#### What the exercise asks
Begin at the line that contains "Reconstruct the object", stop after the line that contains "-2, reach: 11", and reproduce only that span, unaltered.

#### Available data

· · · · ·

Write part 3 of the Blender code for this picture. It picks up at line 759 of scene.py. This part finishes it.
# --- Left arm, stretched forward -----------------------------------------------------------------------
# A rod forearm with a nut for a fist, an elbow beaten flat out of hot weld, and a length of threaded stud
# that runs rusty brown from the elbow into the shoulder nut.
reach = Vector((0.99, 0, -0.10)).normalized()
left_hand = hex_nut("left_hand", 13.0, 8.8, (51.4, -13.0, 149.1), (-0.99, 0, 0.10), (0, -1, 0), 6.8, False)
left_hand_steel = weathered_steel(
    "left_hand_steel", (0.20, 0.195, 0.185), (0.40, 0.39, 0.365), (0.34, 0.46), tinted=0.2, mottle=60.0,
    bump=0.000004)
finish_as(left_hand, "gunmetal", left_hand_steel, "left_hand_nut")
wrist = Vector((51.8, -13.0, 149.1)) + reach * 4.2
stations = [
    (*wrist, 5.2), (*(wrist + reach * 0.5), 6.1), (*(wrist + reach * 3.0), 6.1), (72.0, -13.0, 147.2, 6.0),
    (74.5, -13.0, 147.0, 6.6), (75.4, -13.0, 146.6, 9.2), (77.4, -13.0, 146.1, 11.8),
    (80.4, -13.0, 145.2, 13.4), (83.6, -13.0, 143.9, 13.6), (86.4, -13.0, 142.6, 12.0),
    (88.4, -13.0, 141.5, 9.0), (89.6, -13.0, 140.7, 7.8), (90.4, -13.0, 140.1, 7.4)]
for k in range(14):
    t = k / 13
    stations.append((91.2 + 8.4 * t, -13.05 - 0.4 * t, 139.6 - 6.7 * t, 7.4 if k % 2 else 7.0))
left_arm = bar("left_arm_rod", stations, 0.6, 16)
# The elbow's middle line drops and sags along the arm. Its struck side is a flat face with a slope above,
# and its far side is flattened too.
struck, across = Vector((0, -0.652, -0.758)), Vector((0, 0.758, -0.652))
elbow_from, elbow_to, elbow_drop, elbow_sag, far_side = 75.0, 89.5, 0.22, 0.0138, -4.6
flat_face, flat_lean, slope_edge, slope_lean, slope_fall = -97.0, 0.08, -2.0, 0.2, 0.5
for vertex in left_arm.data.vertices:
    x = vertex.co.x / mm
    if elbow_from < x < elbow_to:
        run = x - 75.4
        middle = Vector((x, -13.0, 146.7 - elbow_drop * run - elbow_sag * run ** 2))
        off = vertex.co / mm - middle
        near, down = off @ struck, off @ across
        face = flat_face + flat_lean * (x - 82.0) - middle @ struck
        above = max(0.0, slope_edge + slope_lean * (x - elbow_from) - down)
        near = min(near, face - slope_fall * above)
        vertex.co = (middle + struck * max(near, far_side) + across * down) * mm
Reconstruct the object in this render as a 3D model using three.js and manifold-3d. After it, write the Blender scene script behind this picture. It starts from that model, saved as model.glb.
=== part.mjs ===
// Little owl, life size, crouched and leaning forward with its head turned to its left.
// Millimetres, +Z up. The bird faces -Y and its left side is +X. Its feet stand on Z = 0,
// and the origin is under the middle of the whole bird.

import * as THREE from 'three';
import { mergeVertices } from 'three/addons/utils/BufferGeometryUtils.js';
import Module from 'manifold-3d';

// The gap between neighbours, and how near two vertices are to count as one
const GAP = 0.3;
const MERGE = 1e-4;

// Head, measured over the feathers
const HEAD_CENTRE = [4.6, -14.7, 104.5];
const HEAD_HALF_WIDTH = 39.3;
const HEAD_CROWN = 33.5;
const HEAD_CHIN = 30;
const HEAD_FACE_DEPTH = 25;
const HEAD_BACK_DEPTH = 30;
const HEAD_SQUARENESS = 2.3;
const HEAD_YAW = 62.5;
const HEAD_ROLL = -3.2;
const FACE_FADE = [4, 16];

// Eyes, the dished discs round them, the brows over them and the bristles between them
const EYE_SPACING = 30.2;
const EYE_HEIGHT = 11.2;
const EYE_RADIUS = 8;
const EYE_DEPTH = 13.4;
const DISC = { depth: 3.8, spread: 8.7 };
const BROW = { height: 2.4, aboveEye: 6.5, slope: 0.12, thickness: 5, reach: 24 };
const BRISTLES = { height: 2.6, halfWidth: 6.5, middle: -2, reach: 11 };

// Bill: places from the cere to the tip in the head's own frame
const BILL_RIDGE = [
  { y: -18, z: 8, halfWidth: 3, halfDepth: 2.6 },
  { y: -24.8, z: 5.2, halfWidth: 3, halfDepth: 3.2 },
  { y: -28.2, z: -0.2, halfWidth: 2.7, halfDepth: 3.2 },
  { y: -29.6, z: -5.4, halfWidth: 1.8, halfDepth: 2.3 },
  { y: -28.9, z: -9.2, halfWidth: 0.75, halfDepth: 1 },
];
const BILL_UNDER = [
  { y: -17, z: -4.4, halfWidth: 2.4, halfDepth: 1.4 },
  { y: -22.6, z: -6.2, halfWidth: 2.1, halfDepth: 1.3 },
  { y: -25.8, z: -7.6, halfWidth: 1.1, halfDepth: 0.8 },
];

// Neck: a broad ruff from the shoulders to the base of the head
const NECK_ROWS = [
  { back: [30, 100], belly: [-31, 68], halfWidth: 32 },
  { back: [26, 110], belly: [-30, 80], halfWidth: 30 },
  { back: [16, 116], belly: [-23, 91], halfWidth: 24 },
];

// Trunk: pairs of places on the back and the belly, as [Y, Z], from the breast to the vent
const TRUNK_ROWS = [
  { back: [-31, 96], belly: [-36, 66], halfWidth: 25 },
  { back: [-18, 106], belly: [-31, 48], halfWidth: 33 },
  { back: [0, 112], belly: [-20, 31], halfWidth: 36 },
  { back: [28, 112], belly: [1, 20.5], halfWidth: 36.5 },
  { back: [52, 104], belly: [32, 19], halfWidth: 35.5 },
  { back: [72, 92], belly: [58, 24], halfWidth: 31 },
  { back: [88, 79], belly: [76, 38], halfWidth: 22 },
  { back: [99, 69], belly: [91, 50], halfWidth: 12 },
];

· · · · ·

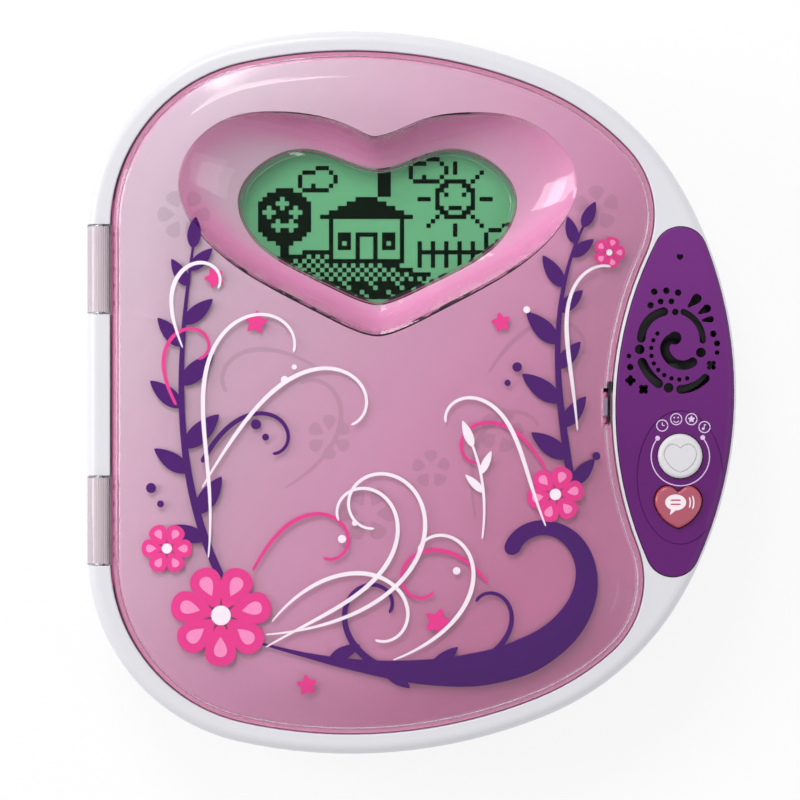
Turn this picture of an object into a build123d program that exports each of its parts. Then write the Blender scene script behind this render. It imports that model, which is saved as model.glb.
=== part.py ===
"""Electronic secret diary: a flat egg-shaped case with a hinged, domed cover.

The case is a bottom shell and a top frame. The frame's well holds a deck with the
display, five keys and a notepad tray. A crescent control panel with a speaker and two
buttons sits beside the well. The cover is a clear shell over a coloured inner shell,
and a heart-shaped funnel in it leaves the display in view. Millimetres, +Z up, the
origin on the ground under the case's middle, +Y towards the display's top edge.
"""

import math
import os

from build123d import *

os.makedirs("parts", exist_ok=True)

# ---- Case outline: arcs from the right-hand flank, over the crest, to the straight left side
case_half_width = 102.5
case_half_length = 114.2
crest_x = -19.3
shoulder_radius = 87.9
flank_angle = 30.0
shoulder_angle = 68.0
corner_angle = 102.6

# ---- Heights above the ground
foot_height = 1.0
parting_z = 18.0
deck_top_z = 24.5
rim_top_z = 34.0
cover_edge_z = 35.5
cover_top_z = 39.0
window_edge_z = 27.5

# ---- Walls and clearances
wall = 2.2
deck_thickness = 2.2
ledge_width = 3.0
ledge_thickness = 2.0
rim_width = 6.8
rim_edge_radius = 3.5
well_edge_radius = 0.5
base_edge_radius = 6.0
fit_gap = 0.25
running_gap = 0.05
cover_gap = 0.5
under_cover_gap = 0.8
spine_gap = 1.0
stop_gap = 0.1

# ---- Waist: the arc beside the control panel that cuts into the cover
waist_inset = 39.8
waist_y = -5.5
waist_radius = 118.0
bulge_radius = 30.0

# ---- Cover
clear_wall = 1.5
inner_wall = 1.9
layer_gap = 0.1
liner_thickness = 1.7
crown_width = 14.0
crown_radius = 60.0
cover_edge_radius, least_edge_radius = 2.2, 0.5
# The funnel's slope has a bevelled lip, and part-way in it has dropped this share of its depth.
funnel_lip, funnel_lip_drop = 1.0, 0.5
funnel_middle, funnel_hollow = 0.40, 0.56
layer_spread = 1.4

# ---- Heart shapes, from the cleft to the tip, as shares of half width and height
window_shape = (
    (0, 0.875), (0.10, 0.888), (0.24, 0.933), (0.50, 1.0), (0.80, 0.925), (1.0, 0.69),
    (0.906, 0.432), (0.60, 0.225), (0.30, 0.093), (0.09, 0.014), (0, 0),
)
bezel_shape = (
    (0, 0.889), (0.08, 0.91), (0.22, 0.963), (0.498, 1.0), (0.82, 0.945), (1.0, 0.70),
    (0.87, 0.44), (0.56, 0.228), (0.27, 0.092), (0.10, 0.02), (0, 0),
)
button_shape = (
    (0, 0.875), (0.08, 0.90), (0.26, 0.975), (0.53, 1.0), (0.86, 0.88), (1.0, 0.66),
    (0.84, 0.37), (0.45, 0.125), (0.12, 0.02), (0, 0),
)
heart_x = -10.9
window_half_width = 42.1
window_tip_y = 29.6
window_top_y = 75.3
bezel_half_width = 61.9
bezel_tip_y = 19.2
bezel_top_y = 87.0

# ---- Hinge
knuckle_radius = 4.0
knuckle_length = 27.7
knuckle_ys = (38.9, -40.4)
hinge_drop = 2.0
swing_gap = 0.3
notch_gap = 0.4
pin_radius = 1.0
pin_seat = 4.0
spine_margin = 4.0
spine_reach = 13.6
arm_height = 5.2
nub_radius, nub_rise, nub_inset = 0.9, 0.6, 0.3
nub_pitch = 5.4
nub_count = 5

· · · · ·

#### Result of the exercise
Reconstruct the object in this render as a 3D model using three.js and manifold-3d. After it, write the Blender scene script behind this picture. It starts from that model, saved as model.glb.
=== part.mjs ===
// Little owl, life size, crouched and leaning forward with its head turned to its left.
// Millimetres, +Z up. The bird faces -Y and its left side is +X. Its feet stand on Z = 0,
// and the origin is under the middle of the whole bird.

import * as THREE from 'three';
import { mergeVertices } from 'three/addons/utils/BufferGeometryUtils.js';
import Module from 'manifold-3d';

// The gap between neighbours, and how near two vertices are to count as one
const GAP = 0.3;
const MERGE = 1e-4;

// Head, measured over the feathers
const HEAD_CENTRE = [4.6, -14.7, 104.5];
const HEAD_HALF_WIDTH = 39.3;
const HEAD_CROWN = 33.5;
const HEAD_CHIN = 30;
const HEAD_FACE_DEPTH = 25;
const HEAD_BACK_DEPTH = 30;
const HEAD_SQUARENESS = 2.3;
const HEAD_YAW = 62.5;
const HEAD_ROLL = -3.2;
const FACE_FADE = [4, 16];

// Eyes, the dished discs round them, the brows over them and the bristles between them
const EYE_SPACING = 30.2;
const EYE_HEIGHT = 11.2;
const EYE_RADIUS = 8;
const EYE_DEPTH = 13.4;
const DISC = { depth: 3.8, spread: 8.7 };
const BROW = { height: 2.4, aboveEye: 6.5, slope: 0.12, thickness: 5, reach: 24 };
const BRISTLES = { height: 2.6, halfWidth: 6.5, middle: -2, reach: 11 };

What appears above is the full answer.